İstanbul’da İstiklal Caddesi üzerinde Saat: 19.15’te Fransa Konsolosluğu önünde başlayan anma töreninde ilk olarak ailesi soykırım mağduru olan Heghnar Watenpaugh konuştu. Watenpaugh, Hıdırbey köyünde yaşayan ve tehcirden kaçarak üç çocuğuyla birlikte Musa Dağı’na sığınan büyük büyükannesi Varter Kocanyan’ın hikayesini anlattı:

“…Ben bugün burada bulunmamı, büyükannemin annesinin bundan yüz yıl önce bir dağa çıkmış olmasına borçluyum. Kocası Osmanlı devleti tarafından zorla askere alınmış ve bir daha da geri dönmemiş. Kısa bir süre sonra da devlet köyün boşaltılmasını buyurmuş. Hıdırbey Köyü’nün ahalisi buna nasıl karşılık vereceklerini kararlaştırmak için toplanmışlar. Bazı köylüler emre itaat ederek yola koyulmuşlar ancak kısa bi süre sonra aralarından pek azının hayatta kalacakları bir ölüm yürüyüşüne çıktıkları anlaşılmış. O zaman 3 çocuk sahibi genç bir anne olan büyükannemin annesi ve inatçı birkaç köylü daha emre itaati reddederek dağa çıkmış ve dağı kuşatan Osmanlı ordusuna direnmişler. 40 gün direndikten sonra mucizevi bir şekilde ittifak devletlerine ait bir savaş gemisi tarafından kurtarılmışlar.

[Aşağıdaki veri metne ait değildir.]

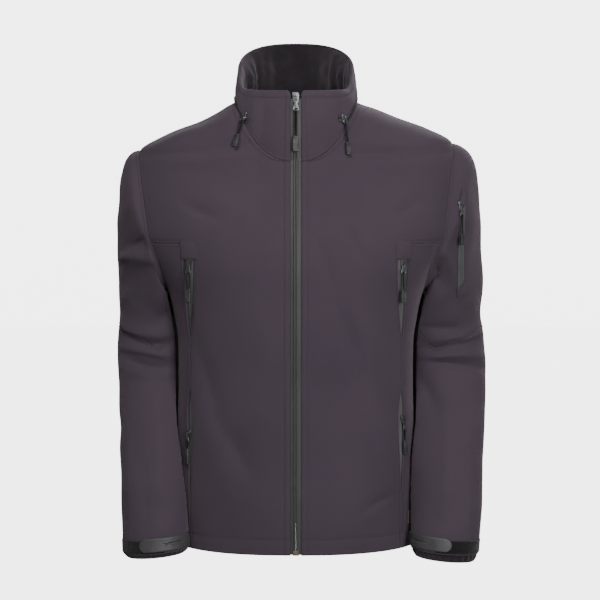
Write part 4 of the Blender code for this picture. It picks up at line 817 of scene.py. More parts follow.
def sleeveSurface(turns, rings, arm, middle=None):
    turns, rings = np.broadcast_arrays(np.asarray(turns, float), np.asarray(rings, float))
    plain = sleevePlain(turns, rings, arm)
    around = sleevePlain(turns + 0.10, rings, arm) - sleevePlain(turns - 0.10, rings, arm)
    down = sleevePlain(turns, rings + 0.08, arm) - sleevePlain(turns, np.maximum(rings - 0.08, 0), arm)
    normals = unit(np.cross(down, around))
    opposite = sleevePlain(turns + math.pi, rings, arm)
    flip = np.sign(np.sum(normals * (plain - opposite), axis=-1, keepdims=True))
    normals = normals * np.where(flip == 0, 1, flip)
    start = bodyNormal(math.pi / 2 - armhole["halfAngle"] * np.sin(turns), plain[..., 2])
    same = np.sum(start * normals, axis=-1)
    share = ease(0.1, 0.6, same) * (1 - ease(0, 0.5, rings))
    normals = unit(normals * (1 - share[..., None]) + start * share[..., None])
    side = np.array((arm, 1, 1))
    plain, normals, start = plain * side, normals * side, start * side
    atSeam = foldLift(plain, start, bodyFolds) * (1 - ease(0, 0.8, rings))
    plain = plain + start * atSeam[..., None]
    lift = foldLift(plain, normals, sleeveFolds) * ease(0.2, 1.2, rings)
    inward = ease(0.2, 0.8, normals[..., 0] * -arm)
    lift = np.where(lift > 0, lift * (1 - inward), lift)
    lift += ripple(plain, 0.0010, 0.075, 5) * ease(0.3, 1.5, rings) * ease(12, 11.2, rings) * (1 - inward)
    return uneven(plain + normals * lift[..., None]), normals


sleeveCut = {"around": 92, "upperRows": 74, "lowerRows": 92, "growth": 1.15, "gap": 0.006}


def elbowAt(turns):
    fromInner = np.abs((np.degrees(turns) % 360) - 180)
    return elbowRing(fromInner)


def sleevePanel(arm, part):
    turns = np.linspace(0, 2 * math.pi, sleeveCut["around"], endpoint=False)
    fine = np.array([0, 0.0025, 0.006, 0.011, 0.018, 0.026])
    count = sleeveCut[part + "Rows"]
    shares = np.concatenate([fine, np.linspace(0.026, 0.974, count)[1:-1], 1 - fine[::-1]])
    elbow = elbowAt(turns)
    if part == "upper":
        rings = shares[:, None] ** sleeveCut["growth"] * elbow[None, :]
    else:
        first = elbow + sleeveCut["gap"]
        rings = first[None, :] + (sleeveHem - first[None, :]) * shares[:, None] ** sleeveCut["growth"]
    points, normals = sleeveSurface(np.broadcast_to(turns, rings.shape), rings, arm)
    down = cumulative(points, 0)
    up = down[-1:] - down
    if part == "upper":
        lift = sewn(down, 0.0050, 0.0009) + sewn(up, cut["seamStitch"], 0.0009)
    else:
        lift = sewn(down, cut["seamStitch"], 0.0009) + sewn(up, cut["hemStitch"], 0.0006) * (up < 0.05)
    return Panel(points, normals, around=True).raised(lift)


def addSheet(name, panel, nodes):
    mesh = wallMesh(name, panel.points, panel.layer(-cut["cloth"]), panel.keep, panel.around, innerSlot=1)
    piece = addPiece(name, mesh, "jacket", nodes, (shell, lining))
    return piece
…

İşte bu ve bunun gibi hayatta kalabilen Ermeniler benim atalarım gbi gittikleri her yerde mülteci kamplarında, bütün şehirlerde hayata tekrar sıfırdan başlayıp daima özlemini kurdukları köylerini kurmuşlar. Dut, nar ağaçları dikip gölgesinde yaşayıp kaybettikleri geçmiş hayatlarını anmışlar.

Benen de bugün öldürülen, direnen ve hayatta kalan bütün Ermenilere saygımı sunmak için burada bulunuyorum. Bugün burada sizinle birlikte gururla, dimdik ayakta durarak büyükannemin ve büyükbabamın adını, her şeye rağmen hayatta kalabilen güzel dilimizde Ermenice anıyorum: Sarkis Setiyan ve Varter kocanyan.

Ardından konuşan AGBU Avrupa Temsilcisi Nicolas Tavytian da anneannesinin hikayesini anlatarak soykırımla yüzleşme çağrısı yaptı.

“ÖZÜR BEKLİYORUZ”

Ermeni Soykırımı Anma Platformu adına yapılan açıklamasıyı ise platform üyesi Nurcan Kaya okudu.

Konuşmasında yüzleşme vurgusu yapan Kaya, soykırımın 100’üncü yılında yüzleşmenin gerçekleşmesi için yürütülen mücadelenin 1915 yılında katledilen yüz binlerce insana karşı vicdani sorumluluk olduğunu belirterek, “Bu yüzleşmenin gerçekleşmesi için çabalamak yanı başımızdan kopartılıp alınan halkların anısını yaşatmak için bir sorumluluktur. Yüzleşmenin gerçekleşmesini sağlamak Hrant Dink’e, Sevag Balıkçı’ya, Maritsa Küçük’e olan borcumuzdur. Kendi vicdanımıza karşı olan borcumuzdur” ifadelerini kullandı. Kaya, “Şimdi sıra devlette; karşılıklı acılardan söz eden taziyeler değil, özür bekliyoruz. Özür dileyin. 100’üncü yıl yüzleşmek için bir fırsattır, yüzleşin!” çağrısında bulundu.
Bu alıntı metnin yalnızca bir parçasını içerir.